══ COLLECTED MATERIAL
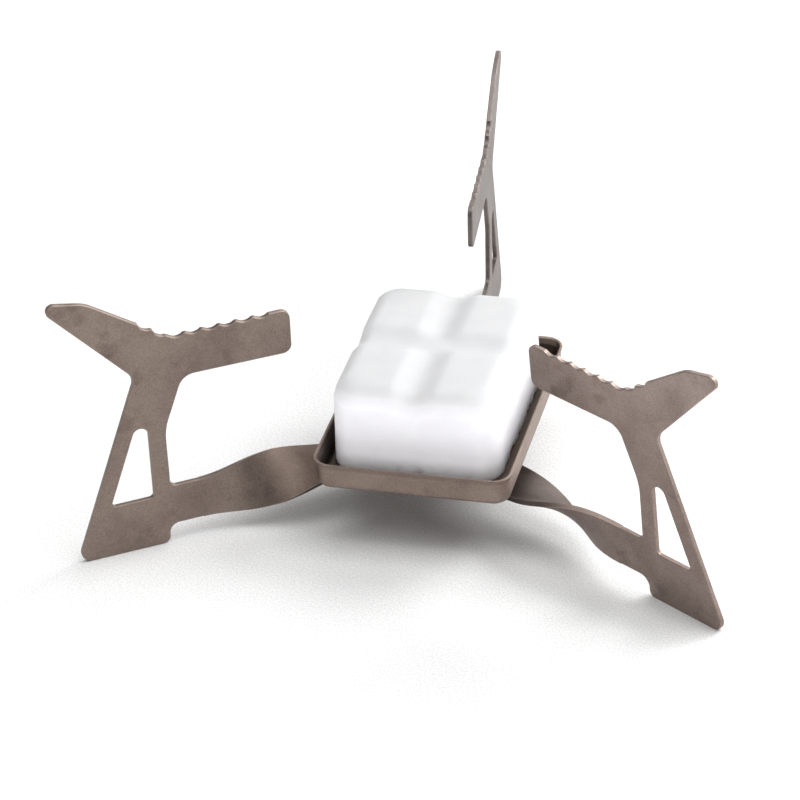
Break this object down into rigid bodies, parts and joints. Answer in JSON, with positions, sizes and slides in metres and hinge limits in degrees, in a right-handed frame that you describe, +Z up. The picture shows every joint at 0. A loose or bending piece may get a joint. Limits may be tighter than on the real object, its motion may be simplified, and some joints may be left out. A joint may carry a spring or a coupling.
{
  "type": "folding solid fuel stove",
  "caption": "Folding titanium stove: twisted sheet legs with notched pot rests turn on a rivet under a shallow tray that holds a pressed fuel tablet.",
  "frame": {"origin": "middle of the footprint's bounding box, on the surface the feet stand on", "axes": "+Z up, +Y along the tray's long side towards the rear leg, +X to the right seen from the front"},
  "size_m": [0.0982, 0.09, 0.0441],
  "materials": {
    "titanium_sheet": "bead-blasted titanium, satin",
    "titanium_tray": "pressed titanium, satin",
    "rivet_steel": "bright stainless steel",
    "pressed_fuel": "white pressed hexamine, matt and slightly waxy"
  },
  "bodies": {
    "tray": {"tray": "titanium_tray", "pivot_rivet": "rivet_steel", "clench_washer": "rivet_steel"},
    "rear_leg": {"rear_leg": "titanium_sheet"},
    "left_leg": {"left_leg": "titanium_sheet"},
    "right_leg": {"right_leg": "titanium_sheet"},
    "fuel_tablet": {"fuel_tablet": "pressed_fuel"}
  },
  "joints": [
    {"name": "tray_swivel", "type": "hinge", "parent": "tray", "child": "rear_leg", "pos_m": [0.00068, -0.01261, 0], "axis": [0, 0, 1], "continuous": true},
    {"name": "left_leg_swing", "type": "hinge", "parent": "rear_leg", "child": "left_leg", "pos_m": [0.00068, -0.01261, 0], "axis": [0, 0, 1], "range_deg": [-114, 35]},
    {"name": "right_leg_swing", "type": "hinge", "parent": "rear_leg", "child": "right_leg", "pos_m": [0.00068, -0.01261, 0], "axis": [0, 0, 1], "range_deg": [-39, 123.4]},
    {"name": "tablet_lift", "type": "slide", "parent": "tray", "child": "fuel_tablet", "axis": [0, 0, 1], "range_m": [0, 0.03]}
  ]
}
════
**WRITTEN EXERCISE:**
Print all the data exactly.

**COMPLETE ANSWER:**
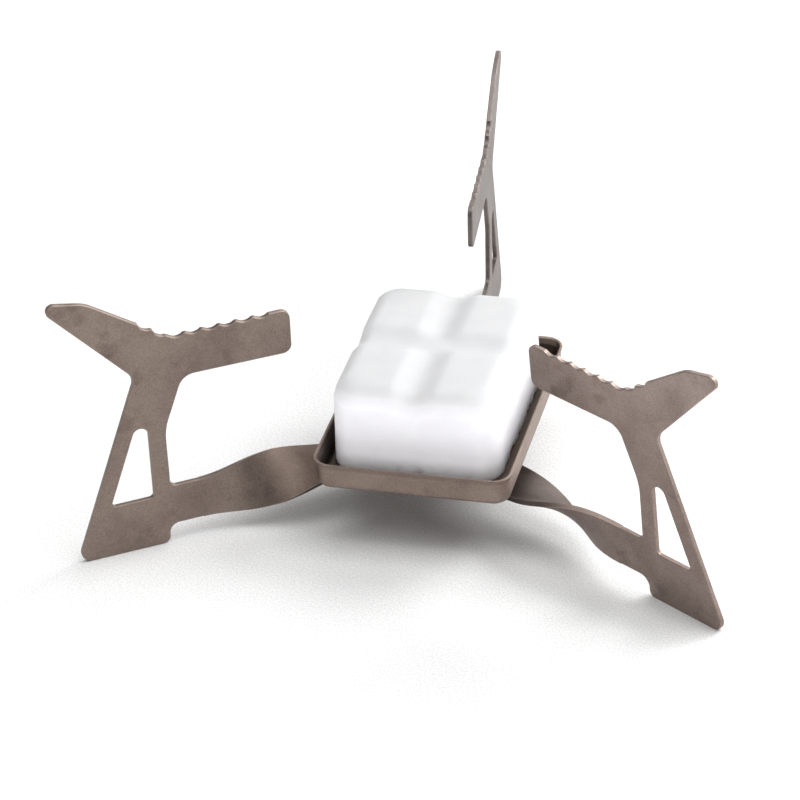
Break this object down into rigid bodies, parts and joints. Answer in JSON, with positions, sizes and slides in metres and hinge limits in degrees, in a right-handed frame that you describe, +Z up. The picture shows every joint at 0. A loose or bending piece may get a joint. Limits may be tighter than on the real object, its motion may be simplified, and some joints may be left out. A joint may carry a spring or a coupling.
{
  "type": "folding solid fuel stove",
  "caption": "Folding titanium stove: twisted sheet legs with notched pot rests turn on a rivet under a shallow tray that holds a pressed fuel tablet.",
  "frame": {"origin": "middle of the footprint's bounding box, on the surface the feet stand on", "axes": "+Z up, +Y along the tray's long side towards the rear leg, +X to the right seen from the front"},
  "size_m": [0.0982, 0.09, 0.0441],
  "materials": {
    "titanium_sheet": "bead-blasted titanium, satin",
    "titanium_tray": "pressed titanium, satin",
    "rivet_steel": "bright stainless steel",
    "pressed_fuel": "white pressed hexamine, matt and slightly waxy"
  },
  "bodies": {
    "tray": {"tray": "titanium_tray", "pivot_rivet": "rivet_steel", "clench_washer": "rivet_steel"},
    "rear_leg": {"rear_leg": "titanium_sheet"},
    "left_leg": {"left_leg": "titanium_sheet"},
    "right_leg": {"right_leg": "titanium_sheet"},
    "fuel_tablet": {"fuel_tablet": "pressed_fuel"}
  },
  "joints": [
    {"name": "tray_swivel", "type": "hinge", "parent": "tray", "child": "rear_leg", "pos_m": [0.00068, -0.01261, 0], "axis": [0, 0, 1], "continuous": true},
    {"name": "left_leg_swing", "type": "hinge", "parent": "rear_leg", "child": "left_leg", "pos_m": [0.00068, -0.01261, 0], "axis": [0, 0, 1], "range_deg": [-114, 35]},
    {"name": "right_leg_swing", "type": "hinge", "parent": "rear_leg", "child": "right_leg", "pos_m": [0.00068, -0.01261, 0], "axis": [0, 0, 1], "range_deg": [-39, 123.4]},
    {"name": "tablet_lift", "type": "slide", "parent": "tray", "child": "fuel_tablet", "axis": [0, 0, 1], "range_m": [0, 0.03]}
  ]
}